"""

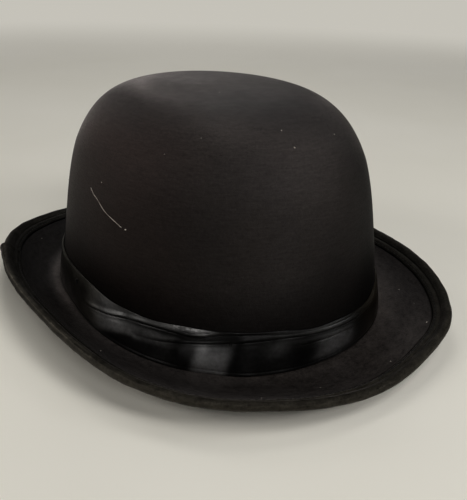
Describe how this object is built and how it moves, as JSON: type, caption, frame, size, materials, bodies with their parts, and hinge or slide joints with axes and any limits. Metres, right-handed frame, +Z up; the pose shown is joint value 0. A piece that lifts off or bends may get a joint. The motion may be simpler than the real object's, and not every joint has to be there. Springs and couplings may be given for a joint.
{
  "type": "bowler hat",
  "caption": "Black cloth-covered bowler hat: stiff domed crown, curled bound brim, satin band with a flat bow, lining and sweatband.",
  "frame": {"origin": "centre of the head opening, on the plane the hat rests on (the flats under the brim at the front and the back)", "axes": "+Z up to the top of the crown; +Y to the back of the hat, so the front is -Y and the long way of the hat lies along Y; +X to the wearer's left, where the bow sits"},
  "size_m": [0.236, 0.2876, 0.123],
  "materials": {
    "crown_cloth": "finely brushed matt cloth with a soft sheen at grazing angles",
    "brim_cloth": "the same brushed cloth, pressed flat",
    "binding_cloth": "matt bias tape, slightly worn along the fold",
    "band_satin": "glossy satin ribbon",
    "lining_satin": "semi-gloss lining satin",
    "cotton_tape": "ribbed matt cotton tape",
    "moulded_core": "stiffened, moulded non-woven cloth",
    "edge_cord": "smooth cord",
    "thread": "polyester sewing thread",
    "label_cloth": "plain woven tape, blank"
  },
  "bodies": {
    "root": {"crown_cover": "crown_cloth", "crown_core": "moulded_core", "crown_seam_tape": "cotton_tape", "lining_side": "lining_satin", "lining_tip": "lining_satin", "sweatband": "cotton_tape", "sweatband_stitching": "thread", "size_label": "label_cloth", "hat_band": "band_satin", "band_tack_front": "thread", "band_tack_right": "thread", "band_tack_back": "thread", "bow_loop_front": "band_satin", "bow_loop_back": "band_satin", "bow_knot": "band_satin", "brim_top_cover": "brim_cloth", "brim_board": "moulded_core", "brim_under_cover": "brim_cloth", "brim_wire": "edge_cord", "brim_binding": "binding_cloth", "binding_stitching_top": "thread", "binding_stitching_under": "thread"}
  },
  "joints": []
}
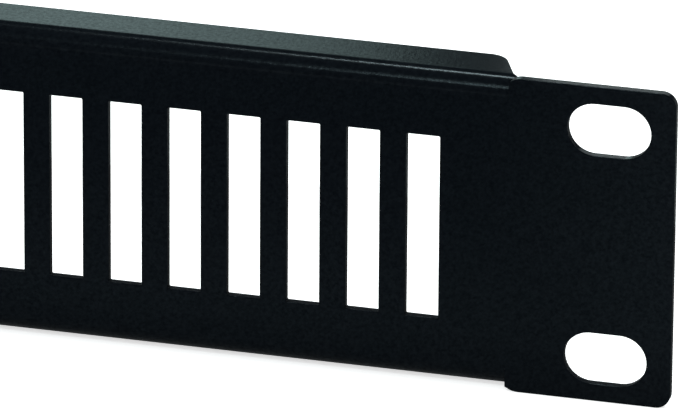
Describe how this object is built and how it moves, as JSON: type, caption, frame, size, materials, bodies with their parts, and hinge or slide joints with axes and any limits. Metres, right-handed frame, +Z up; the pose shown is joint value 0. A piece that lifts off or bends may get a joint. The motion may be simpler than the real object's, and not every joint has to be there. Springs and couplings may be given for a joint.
{
  "type": "vented rack blanking panel",
  "caption": "Flat steel filler panel for a 19 inch rack, with upright vents in a row, long edges folded back and slotted mounting ears.",
  "frame": {"origin": "middle of the four mounting slots, on the plane where the backs of the ears meet the rack's rails", "axes": "+X to the right across the rack, seen from the front; +Y into the rack; +Z up"},
  "size_m": [0.4826, 0.0086, 0.0436],
  "materials": {
    "black_powder_coat": "satin black powder coat on steel sheet, very fine texture"
  },
  "bodies": {
    "root": {"vented_panel": "black_powder_coat"}
  },
  "joints": []
}
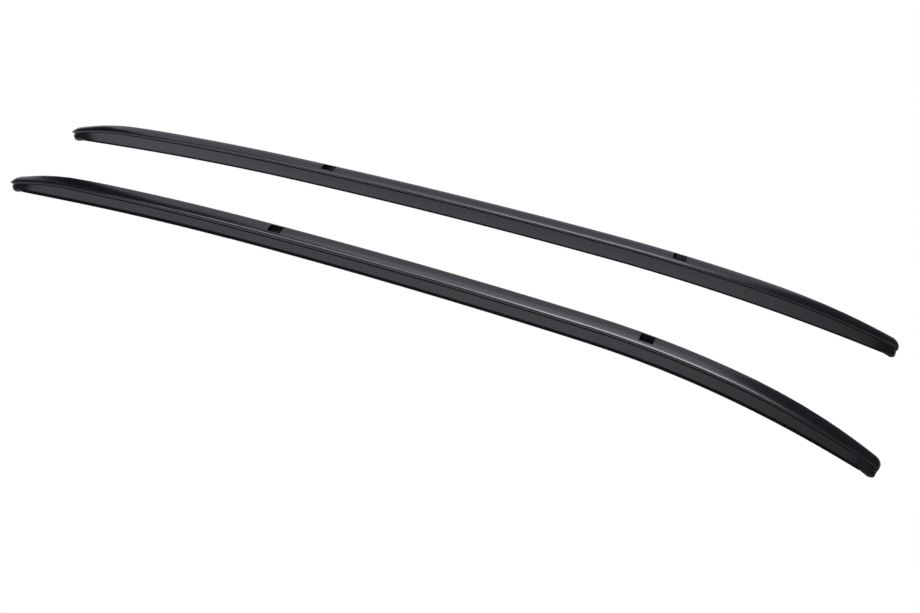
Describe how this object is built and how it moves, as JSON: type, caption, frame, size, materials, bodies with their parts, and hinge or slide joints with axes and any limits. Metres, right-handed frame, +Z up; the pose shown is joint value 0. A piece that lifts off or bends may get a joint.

"""

_Work instructions:_ From the records above, extract everything verbatim.

_Result of this exercise:_
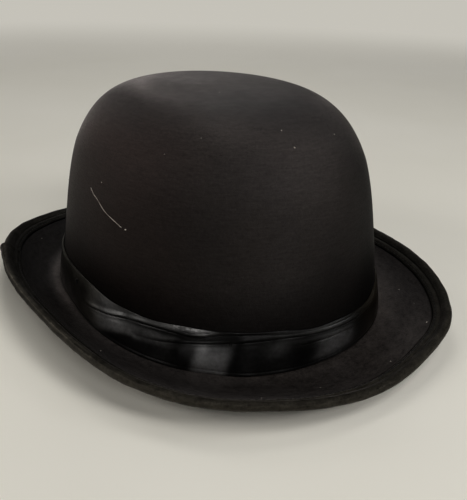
Describe how this object is built and how it moves, as JSON: type, caption, frame, size, materials, bodies with their parts, and hinge or slide joints with axes and any limits. Metres, right-handed frame, +Z up; the pose shown is joint value 0. A piece that lifts off or bends may get a joint. The motion may be simpler than the real object's, and not every joint has to be there. Springs and couplings may be given for a joint.
{
  "type": "bowler hat",
  "caption": "Black cloth-covered bowler hat: stiff domed crown, curled bound brim, satin band with a flat bow, lining and sweatband.",
  "frame": {"origin": "centre of the head opening, on the plane the hat rests on (the flats under the brim at the front and the back)", "axes": "+Z up to the top of the crown; +Y to the back of the hat, so the front is -Y and the long way of the hat lies along Y; +X to the wearer's left, where the bow sits"},
  "size_m": [0.236, 0.2876, 0.123],
  "materials": {
    "crown_cloth": "finely brushed matt cloth with a soft sheen at grazing angles",
    "brim_cloth": "the same brushed cloth, pressed flat",
    "binding_cloth": "matt bias tape, slightly worn along the fold",
    "band_satin": "glossy satin ribbon",
    "lining_satin": "semi-gloss lining satin",
    "cotton_tape": "ribbed matt cotton tape",
    "moulded_core": "stiffened, moulded non-woven cloth",
    "edge_cord": "smooth cord",
    "thread": "polyester sewing thread",
    "label_cloth": "plain woven tape, blank"
  },
  "bodies": {
    "root": {"crown_cover": "crown_cloth", "crown_core": "moulded_core", "crown_seam_tape": "cotton_tape", "lining_side": "lining_satin", "lining_tip": "lining_satin", "sweatband": "cotton_tape", "sweatband_stitching": "thread", "size_label": "label_cloth", "hat_band": "band_satin", "band_tack_front": "thread", "band_tack_right": "thread", "band_tack_back": "thread", "bow_loop_front": "band_satin", "bow_loop_back": "band_satin", "bow_knot": "band_satin", "brim_top_cover": "brim_cloth", "brim_board": "moulded_core", "brim_under_cover": "brim_cloth", "brim_wire": "edge_cord", "brim_binding": "binding_cloth", "binding_stitching_top": "thread", "binding_stitching_under": "thread"}
  },
  "joints": []
}
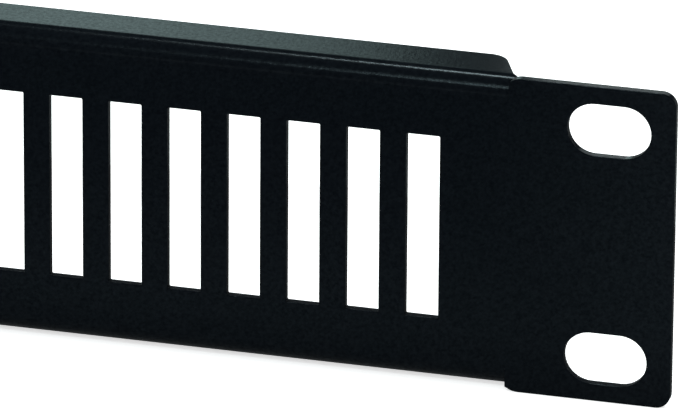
Describe how this object is built and how it moves, as JSON: type, caption, frame, size, materials, bodies with their parts, and hinge or slide joints with axes and any limits. Metres, right-handed frame, +Z up; the pose shown is joint value 0. A piece that lifts off or bends may get a joint. The motion may be simpler than the real object's, and not every joint has to be there. Springs and couplings may be given for a joint.
{
  "type": "vented rack blanking panel",
  "caption": "Flat steel filler panel for a 19 inch rack, with upright vents in a row, long edges folded back and slotted mounting ears.",
  "frame": {"origin": "middle of the four mounting slots, on the plane where the backs of the ears meet the rack's rails", "axes": "+X to the right across the rack, seen from the front; +Y into the rack; +Z up"},
  "size_m": [0.4826, 0.0086, 0.0436],
  "materials": {
    "black_powder_coat": "satin black powder coat on steel sheet, very fine texture"
  },
  "bodies": {
    "root": {"vented_panel": "black_powder_coat"}
  },
  "joints": []
}
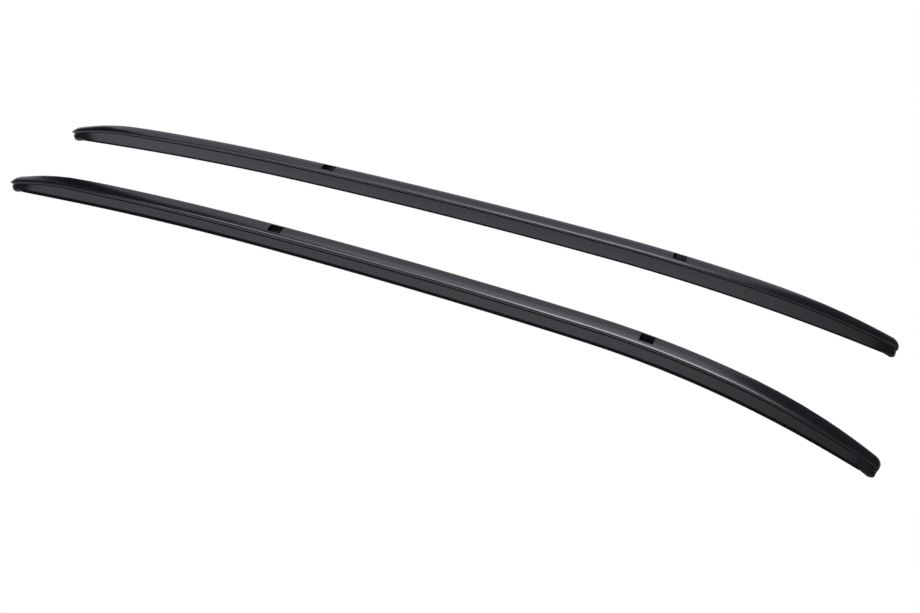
Describe how this object is built and how it moves, as JSON: type, caption, frame, size, materials, bodies with their parts, and hinge or slide joints with axes and any limits. Metres, right-handed frame, +Z up; the pose shown is joint value 0. A piece that lifts off or bends may get a joint.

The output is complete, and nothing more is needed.